Joven Clarke

Personal information
- Born: 10 March 1983 (age 43) Sydney, New South Wales, Australia

Playing information
- Position: Wing
Club
| Years | Team | Pld | T | G | FG | P |
| 2002–06 | South Sydney | 8 | 4 | 0 | 0 | 16 |
- Source: As of 11 November 2019

= Joven Clarke =

Australian rugby league footballer

Joven Clarke is an Australian former rugby league footballer. He previously played for the South Sydney Rabbitohs in the National Rugby League (NRL) competition, primarily playing on the . He was one of the fastest players in rugby league in 2002.

==Background==
While attending Westfields Sports High School, Clarke played for the Australian Schoolboys team in 2000.
Clarke is of Filipino descent.

==Playing career==
Clarke played six games for South Sydney NRL team between 2002 and 2006 and scoring 4 tries. He was an ex 100m sprinter with a best time of 10.49s.
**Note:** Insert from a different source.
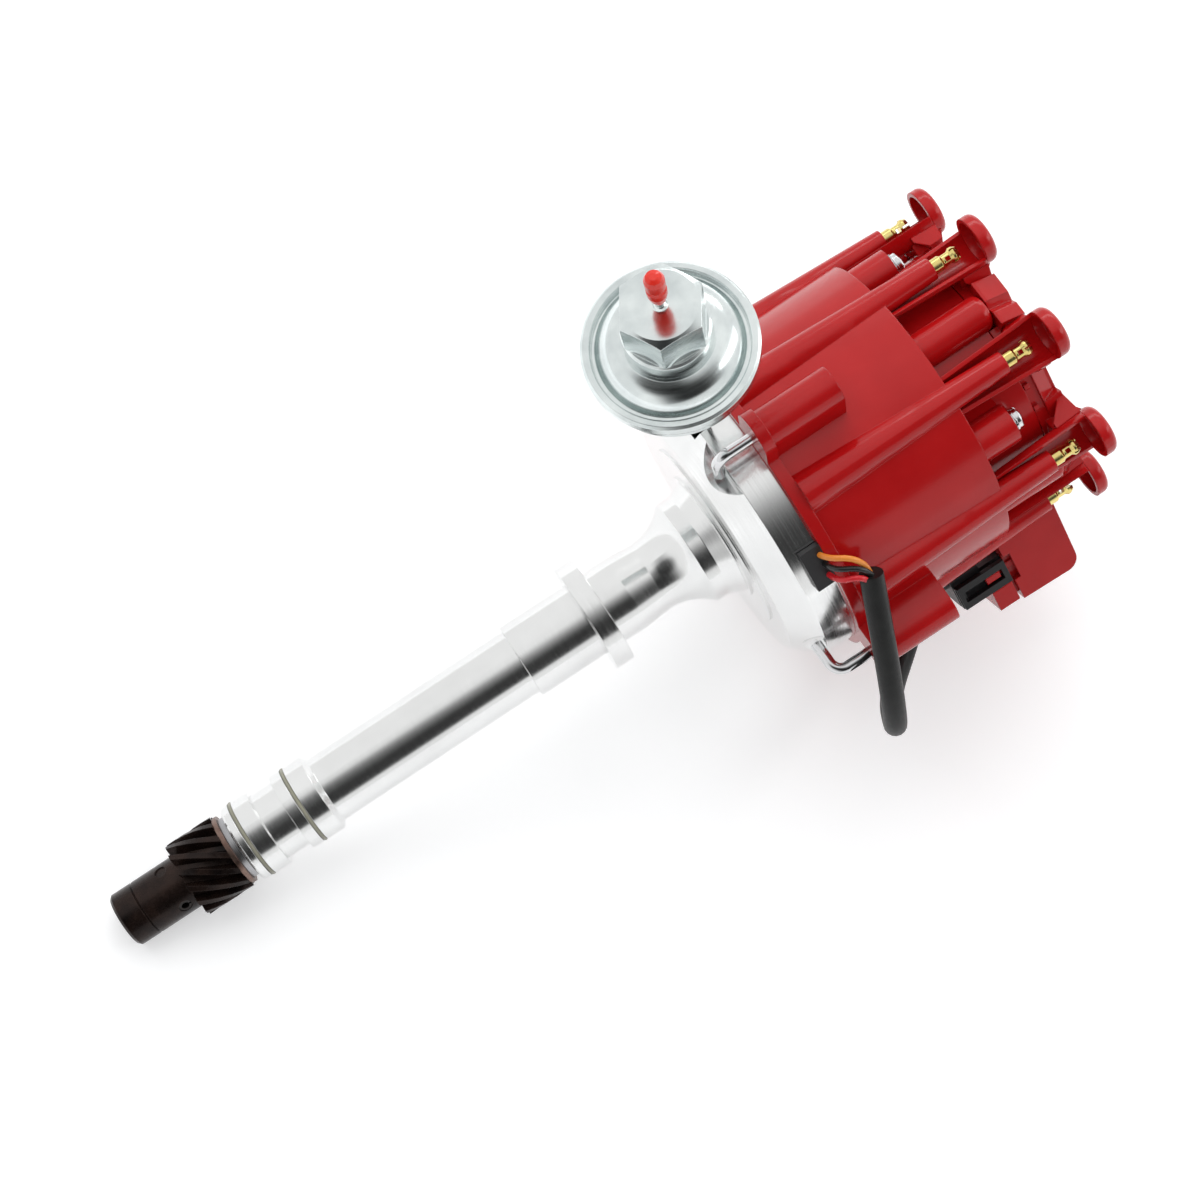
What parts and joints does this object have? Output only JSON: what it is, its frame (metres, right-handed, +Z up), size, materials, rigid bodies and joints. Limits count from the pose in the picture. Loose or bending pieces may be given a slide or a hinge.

Clarke was eligible for and selected in the national rugby union team for The Philippines "The Volcanos" playing two tests in the 5 Nations Asian Cup played in Korea in 2011.
He was also a member of the Australian Army team, they played a curtain raiser to the Australian/New Zealand test in 2011 at Skilled Stadium on the Gold Coast, scoring 5 tries. Australian Army V Australian Navy

He was eligible for the Tomahawks, the United States national rugby league team, but was never selected. As an Australian, Clarke was eligible to represent for Australia but was never selected to play.